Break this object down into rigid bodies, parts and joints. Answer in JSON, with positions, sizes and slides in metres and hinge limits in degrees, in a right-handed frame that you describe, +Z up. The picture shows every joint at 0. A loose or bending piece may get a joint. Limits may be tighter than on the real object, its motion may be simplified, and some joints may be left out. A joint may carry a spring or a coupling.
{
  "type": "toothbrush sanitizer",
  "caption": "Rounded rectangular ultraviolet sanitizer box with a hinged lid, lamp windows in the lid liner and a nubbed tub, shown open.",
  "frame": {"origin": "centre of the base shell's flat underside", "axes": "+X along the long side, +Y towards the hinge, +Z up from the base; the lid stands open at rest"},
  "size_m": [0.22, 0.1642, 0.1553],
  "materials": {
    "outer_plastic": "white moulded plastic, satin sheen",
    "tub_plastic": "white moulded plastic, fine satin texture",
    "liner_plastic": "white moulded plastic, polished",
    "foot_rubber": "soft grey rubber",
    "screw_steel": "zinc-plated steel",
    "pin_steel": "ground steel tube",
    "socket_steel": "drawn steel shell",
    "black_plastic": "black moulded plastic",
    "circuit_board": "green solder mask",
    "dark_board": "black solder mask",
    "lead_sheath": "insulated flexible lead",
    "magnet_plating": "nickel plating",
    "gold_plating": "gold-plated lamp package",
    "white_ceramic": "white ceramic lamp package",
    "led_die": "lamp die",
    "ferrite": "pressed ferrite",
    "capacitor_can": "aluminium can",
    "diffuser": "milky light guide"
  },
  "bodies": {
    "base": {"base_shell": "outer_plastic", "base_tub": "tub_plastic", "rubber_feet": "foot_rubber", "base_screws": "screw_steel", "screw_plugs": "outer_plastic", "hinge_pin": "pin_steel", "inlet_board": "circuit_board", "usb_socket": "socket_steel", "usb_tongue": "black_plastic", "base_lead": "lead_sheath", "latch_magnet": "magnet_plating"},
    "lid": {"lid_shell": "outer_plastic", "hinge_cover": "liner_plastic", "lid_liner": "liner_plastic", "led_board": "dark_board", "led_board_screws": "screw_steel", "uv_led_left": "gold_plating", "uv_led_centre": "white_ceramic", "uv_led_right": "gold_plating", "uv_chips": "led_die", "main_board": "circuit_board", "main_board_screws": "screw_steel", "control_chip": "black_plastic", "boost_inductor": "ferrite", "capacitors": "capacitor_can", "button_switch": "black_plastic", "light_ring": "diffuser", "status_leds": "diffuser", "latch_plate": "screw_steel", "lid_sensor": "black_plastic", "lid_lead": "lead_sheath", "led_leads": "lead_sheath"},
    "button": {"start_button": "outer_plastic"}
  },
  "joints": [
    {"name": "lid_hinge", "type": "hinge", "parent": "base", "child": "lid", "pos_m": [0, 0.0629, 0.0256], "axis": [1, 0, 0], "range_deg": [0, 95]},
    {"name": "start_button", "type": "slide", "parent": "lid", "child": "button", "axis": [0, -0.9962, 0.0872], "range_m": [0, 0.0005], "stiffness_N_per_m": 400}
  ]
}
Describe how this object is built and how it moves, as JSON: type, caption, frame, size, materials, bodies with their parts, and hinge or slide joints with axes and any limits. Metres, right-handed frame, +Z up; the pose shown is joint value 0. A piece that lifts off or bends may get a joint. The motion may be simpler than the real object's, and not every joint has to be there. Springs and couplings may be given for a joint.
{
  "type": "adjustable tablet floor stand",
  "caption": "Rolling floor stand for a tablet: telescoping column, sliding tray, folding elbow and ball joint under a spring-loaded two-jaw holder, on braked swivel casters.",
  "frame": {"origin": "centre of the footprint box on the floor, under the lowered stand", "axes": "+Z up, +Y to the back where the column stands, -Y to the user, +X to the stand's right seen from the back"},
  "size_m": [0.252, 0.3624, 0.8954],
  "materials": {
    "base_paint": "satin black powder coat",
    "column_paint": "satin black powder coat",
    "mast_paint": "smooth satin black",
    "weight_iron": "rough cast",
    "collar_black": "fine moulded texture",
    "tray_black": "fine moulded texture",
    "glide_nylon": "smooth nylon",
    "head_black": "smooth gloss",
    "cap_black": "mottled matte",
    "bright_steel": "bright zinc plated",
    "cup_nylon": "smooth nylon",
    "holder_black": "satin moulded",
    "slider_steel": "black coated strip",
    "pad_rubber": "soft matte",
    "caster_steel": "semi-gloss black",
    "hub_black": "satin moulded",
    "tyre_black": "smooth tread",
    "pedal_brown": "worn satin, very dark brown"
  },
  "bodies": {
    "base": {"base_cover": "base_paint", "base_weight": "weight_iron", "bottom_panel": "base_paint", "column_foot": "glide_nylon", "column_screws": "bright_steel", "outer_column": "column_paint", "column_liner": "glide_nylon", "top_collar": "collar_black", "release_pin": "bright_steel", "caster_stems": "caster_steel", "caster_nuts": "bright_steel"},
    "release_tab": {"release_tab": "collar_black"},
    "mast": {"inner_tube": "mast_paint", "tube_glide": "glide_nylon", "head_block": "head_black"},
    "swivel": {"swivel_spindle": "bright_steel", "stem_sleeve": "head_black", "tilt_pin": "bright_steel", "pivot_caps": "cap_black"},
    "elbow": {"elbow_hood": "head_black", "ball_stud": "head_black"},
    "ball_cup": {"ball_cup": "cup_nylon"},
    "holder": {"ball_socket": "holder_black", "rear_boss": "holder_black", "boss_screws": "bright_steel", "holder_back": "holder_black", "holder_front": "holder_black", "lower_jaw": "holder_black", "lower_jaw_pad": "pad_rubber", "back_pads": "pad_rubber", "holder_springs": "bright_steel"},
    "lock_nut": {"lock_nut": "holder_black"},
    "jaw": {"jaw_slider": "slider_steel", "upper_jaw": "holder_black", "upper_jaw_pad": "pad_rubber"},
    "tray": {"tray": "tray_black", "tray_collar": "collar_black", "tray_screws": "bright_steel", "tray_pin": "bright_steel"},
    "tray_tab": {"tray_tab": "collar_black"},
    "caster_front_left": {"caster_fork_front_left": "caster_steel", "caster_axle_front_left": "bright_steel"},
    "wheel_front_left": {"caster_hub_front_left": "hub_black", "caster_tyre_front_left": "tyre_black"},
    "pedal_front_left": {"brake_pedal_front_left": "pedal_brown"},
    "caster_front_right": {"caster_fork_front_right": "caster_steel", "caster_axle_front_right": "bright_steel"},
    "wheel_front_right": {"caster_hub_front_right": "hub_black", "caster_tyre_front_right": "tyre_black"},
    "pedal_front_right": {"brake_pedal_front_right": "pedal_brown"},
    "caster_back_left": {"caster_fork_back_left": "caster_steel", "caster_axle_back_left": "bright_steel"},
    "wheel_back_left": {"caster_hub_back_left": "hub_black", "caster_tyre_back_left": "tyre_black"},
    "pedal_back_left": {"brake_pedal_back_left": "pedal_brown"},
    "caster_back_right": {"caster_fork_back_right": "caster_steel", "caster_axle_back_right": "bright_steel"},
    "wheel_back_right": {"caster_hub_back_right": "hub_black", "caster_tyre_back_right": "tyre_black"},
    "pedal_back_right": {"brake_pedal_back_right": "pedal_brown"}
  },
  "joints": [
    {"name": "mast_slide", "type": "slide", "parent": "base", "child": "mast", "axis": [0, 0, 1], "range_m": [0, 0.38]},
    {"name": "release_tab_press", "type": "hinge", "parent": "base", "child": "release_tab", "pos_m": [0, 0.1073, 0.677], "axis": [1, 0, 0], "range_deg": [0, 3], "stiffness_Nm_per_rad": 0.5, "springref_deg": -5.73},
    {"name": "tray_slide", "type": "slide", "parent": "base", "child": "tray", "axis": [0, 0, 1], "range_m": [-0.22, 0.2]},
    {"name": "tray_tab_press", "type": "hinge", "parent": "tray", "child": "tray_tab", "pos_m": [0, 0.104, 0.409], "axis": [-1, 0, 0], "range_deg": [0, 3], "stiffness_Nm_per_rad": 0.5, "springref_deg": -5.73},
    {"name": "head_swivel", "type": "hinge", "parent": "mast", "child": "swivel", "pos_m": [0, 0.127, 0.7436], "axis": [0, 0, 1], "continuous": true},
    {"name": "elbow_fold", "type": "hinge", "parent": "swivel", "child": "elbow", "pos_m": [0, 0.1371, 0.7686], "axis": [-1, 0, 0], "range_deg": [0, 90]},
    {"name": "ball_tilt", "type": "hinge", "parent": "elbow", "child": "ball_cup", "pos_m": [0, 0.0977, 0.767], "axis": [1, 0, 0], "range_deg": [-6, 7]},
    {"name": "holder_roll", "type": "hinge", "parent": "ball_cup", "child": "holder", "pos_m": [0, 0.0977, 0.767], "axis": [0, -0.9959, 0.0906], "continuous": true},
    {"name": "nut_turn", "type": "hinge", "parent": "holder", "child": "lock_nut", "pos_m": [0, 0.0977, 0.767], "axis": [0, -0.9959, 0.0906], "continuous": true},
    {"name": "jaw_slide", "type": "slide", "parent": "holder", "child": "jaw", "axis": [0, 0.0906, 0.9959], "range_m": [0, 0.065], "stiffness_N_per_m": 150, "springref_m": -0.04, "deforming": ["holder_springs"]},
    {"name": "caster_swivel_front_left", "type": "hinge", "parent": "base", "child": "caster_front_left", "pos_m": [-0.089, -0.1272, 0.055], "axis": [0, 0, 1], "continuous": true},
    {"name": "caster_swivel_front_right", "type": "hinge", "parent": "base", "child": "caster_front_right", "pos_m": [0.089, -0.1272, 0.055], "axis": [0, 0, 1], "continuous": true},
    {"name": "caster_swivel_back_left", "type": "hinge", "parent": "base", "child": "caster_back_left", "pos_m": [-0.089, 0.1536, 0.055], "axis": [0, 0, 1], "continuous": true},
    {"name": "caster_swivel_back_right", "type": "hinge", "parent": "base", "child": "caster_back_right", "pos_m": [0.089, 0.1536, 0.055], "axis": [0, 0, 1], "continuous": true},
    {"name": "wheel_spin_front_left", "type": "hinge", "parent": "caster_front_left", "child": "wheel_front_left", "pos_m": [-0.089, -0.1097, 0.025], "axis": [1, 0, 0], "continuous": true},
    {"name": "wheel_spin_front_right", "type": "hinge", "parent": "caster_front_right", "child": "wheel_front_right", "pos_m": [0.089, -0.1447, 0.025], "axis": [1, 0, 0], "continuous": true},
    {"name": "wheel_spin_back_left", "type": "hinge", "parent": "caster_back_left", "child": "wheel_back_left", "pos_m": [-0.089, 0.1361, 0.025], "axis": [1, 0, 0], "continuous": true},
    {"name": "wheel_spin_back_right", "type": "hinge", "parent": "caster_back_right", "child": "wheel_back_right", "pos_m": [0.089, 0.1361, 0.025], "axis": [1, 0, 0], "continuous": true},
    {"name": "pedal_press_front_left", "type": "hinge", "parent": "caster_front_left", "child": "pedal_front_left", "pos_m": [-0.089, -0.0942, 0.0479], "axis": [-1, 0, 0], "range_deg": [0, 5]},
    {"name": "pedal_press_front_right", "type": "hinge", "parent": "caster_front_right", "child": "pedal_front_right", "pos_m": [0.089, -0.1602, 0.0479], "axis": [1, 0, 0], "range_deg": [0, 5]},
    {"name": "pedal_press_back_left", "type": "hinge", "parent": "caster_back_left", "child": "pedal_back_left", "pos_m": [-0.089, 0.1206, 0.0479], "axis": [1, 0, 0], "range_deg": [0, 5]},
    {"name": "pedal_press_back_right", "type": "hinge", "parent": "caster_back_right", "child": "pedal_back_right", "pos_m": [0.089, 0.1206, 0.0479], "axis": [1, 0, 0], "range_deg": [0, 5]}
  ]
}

Exercise aim:
Using the listing above, show each line holding the string "handed".

Answer to the task:
Break this object down into rigid bodies, parts and joints. Answer in JSON, with positions, sizes and slides in metres and hinge limits in degrees, in a right-handed frame that you describe, +Z up. The picture shows every joint at 0. A loose or bending piece may get a joint. Limits may be tighter than on the real object, its motion may be simplified, and some joints may be left out. A joint may carry a spring or a coupling.
Describe how this object is built and how it moves, as JSON: type, caption, frame, size, materials, bodies with their parts, and hinge or slide joints with axes and any limits. Metres, right-handed frame, +Z up; the pose shown is joint value 0. A piece that lifts off or bends may get a joint. The motion may be simpler than the real object's, and not every joint has to be there. Springs and couplings may be given for a joint.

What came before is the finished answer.